To explore one of the limitations of the database, I identify some of the missing values using the following query:
SELECT COUNT(*)
FROM game_sales AS g
LEFT JOIN reviews AS r
ON g.game = r.game
WHERE r.critic_score IS NULL
AND r.user_score IS NULL
This query first joins the two tables, game_sales and reviews, together and then counts the number of NULL critic_score and user_score values.
To find the top 10 years with the highest average critic score, I use the following query:
SELECT g.year,
ROUND(AVG(r.critic_score), 2) AS avg_critic_score
FROM game_sales AS g
LEFT JOIN reviews AS r
ON g.game = r.game
GROUP BY g.year
ORDER BY avg_critic_score DESC
LIMIT 10
This query outputs the 10 years with the highest average critic score rounded to two decimal places.
The results from using the query above may be skewed due to the number of games released within that year. The following query adjusts for this by only selecting years where the game count is greater than 4.
SELECT g.year,
ROUND(AVG(r.critic_score), 2) AS avg_critic_score,
COUNT(g.game) AS num_games
FROM game_sales AS g
JOIN reviews AS r
ON g.game = r.game
GROUP BY g.year
HAVING COUNT(g.game) > 4
ORDER BY avg_critic_score DESC
LIMIT 10
By doing this, we are now able to see the top 10 list with years where the number of games released is strictly greater than 4.
To find the years that were removed from the first top 10 list, I used the following query:
SELECT year,
avg_critic_score
FROM top_critic_years
EXCEPT
SELECT year,
avg_critic_score
FROM top_critic_years_more_than_four_games
ORDER BY avg_critic_score DESC
This query uses the tables top_critic_years and top_critic_years_more_than_four_games which have the results from the two previous queries stored in them. To find the years that were removed due to having less than 4 games released, I used an EXCEPT clause.
To find the top 10 years where the average user score was the highest, I used the following query:
SELECT g.year,
ROUND(AVG(user_score), 2) AS avg_user_score,
COUNT(g.game) AS num_games
FROM game_sales AS g
INNER JOIN reviews AS r
ON g.game = r.game
GROUP BY g.year
HAVING COUNT(g.game) > 4
ORDER BY avg_user_score DESC
LIMIT 10
This query rounds the avg_user_score to two decimal places and adjusts the list to only include years where the number of games released is greater than 4.

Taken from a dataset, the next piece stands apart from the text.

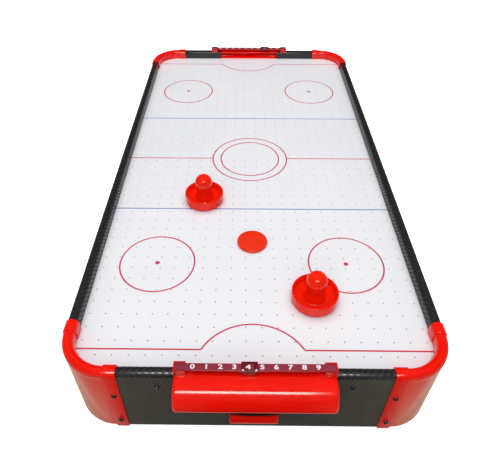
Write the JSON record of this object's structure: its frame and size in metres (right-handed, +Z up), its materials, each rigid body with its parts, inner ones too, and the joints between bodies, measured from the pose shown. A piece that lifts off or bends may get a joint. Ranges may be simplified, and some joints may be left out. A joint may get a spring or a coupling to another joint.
{
  "type": "air hockey table",
  "caption": "Tabletop air hockey table: carbon-look box with a perforated rink, rounded corner mouldings, goal hoods with puck trays, sliding score markers, mallets, puck and fan.",
  "frame": {"origin": "on the floor under the centre of the table", "axes": "+Y along the table's length away from the near goal, +X to the right seen from the near goal, +Z up"},
  "size_m": [0.5282, 1.0764, 0.1815],
  "materials": {
    "playfield_white": "printed semi-gloss laminate on hardboard",
    "hardboard": "dark hardboard",
    "carbon_panel": "satin carbon-look laminate on fibreboard",
    "carbon_rail": "gloss carbon-look plastic",
    "red_moulding": "gloss moulded",
    "score_bar": "semi-gloss with white numbers",
    "score_marker": "tinted gloss",
    "timber": "raw softwood",
    "black_plastic": "moulded",
    "steel": "plain",
    "switch_red": "gloss",
    "rubber": "matte",
    "black_screw": "black oxide",
    "mallet_red": "gloss moulded",
    "felt": "felt",
    "puck_red": "semi-gloss"
  },
  "bodies": {
    "table": {"playfield": "playfield_white", "bottom_panel": "hardboard", "side_panel_left": "carbon_panel", "side_panel_right": "carbon_panel", "end_panel_near": "carbon_panel", "end_panel_far": "carbon_panel", "side_rail_left": "carbon_rail", "side_rail_right": "carbon_rail", "end_rail_near_left": "carbon_rail", "end_rail_near_right": "carbon_rail", "end_rail_far_left": "carbon_rail", "end_rail_far_right": "carbon_rail", "corner_near_left": "red_moulding", "corner_near_right": "red_moulding", "corner_far_left": "red_moulding", "corner_far_right": "red_moulding", "goal_hood_near": "red_moulding", "goal_hood_far": "red_moulding", "puck_tray_near": "red_moulding", "puck_tray_far": "red_moulding", "bar_clips_near": "red_moulding", "bar_clips_far": "red_moulding", "score_bar_near": "score_bar", "score_bar_far": "score_bar", "field_cleats": "timber", "bottom_cleats": "timber", "field_ribs": "timber", "fan_housing": "black_plastic", "fan_grille": "black_plastic", "power_inlet": "black_plastic", "switch_housing": "black_plastic", "wire_harness": "black_plastic", "fan_motor": "steel", "inlet_pin": "steel", "bottom_screws": "steel", "hood_screws": "steel", "fan_screws": "steel", "rubber_feet": "rubber", "corner_screws": "black_screw", "end_panel_screws": "black_screw", "side_panel_screws": "black_screw"},
    "score_marker_near": {"score_marker_near": "score_marker"},
    "score_marker_far": {"score_marker_far": "score_marker"},
    "fan_wheel": {"fan_impeller": "black_plastic", "fan_shaft": "steel"},
    "power_rocker": {"switch_rocker": "switch_red"},
    "left_mallet": {"mallet_left": "mallet_red", "mallet_left_felt": "felt"},
    "right_mallet": {"mallet_right": "mallet_red", "mallet_right_felt": "felt"},
    "game_puck": {"puck": "puck_red"}
  },
  "joints": [
    {"name": "near_score_slide", "type": "slide", "parent": "table", "child": "score_marker_near", "axis": [1, 0, 0], "range_m": [-0.0699, 0.0845]},
    {"name": "far_score_slide", "type": "slide", "parent": "table", "child": "score_marker_far", "axis": [-1, 0, 0], "range_m": [-0.0332, 0.1212]},
    {"name": "fan_spin", "type": "hinge", "parent": "table", "child": "fan_wheel", "pos_m": [0, 0, 0.03], "axis": [0, 0, 1], "continuous": true},
    {"name": "rocker_tilt", "type": "hinge", "parent": "table", "child": "power_rocker", "pos_m": [0.2575, 0.112, 0.06], "axis": [0, 0, 1], "range_deg": [0, 16]},
    {"name": "left_mallet_slide", "type": "slide", "parent": "table", "child": "left_mallet", "axis": [0, 1, 0], "range_m": [-0.3185, 0.5895]},
    {"name": "right_mallet_slide", "type": "slide", "parent": "table", "child": "right_mallet", "axis": [0, 1, 0], "range_m": [-0.088, 0.82]},
    {"name": "puck_slide", "type": "slide", "parent": "table", "child": "game_puck", "axis": [0, 1, 0], "range_m": [-0.2525, 0.7475]}
  ]
}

To put it all together, I then find the years where both average player and critic scores were the highest using the following query:
SELECT year
FROM top_critic_years_more_than_four_games
INTERSECT
SELECT year
FROM top_user_years_more_than_four_games
This query uses the top_critic_years_more_than_four_games and top_user_years_more_than_four_games tables which store the previous queries' results. I then use an INTERSECT clause to only pull the years that exist in both tables.
Finally, using the results from the previous query, I identify the total number of games sold for those years:
SELECT year,
SUM(games_sold) AS total_games_sold
FROM game_sales
WHERE year IN ('1998', '2008', '2002')
GROUP BY year
ORDER BY total_games_sold DESC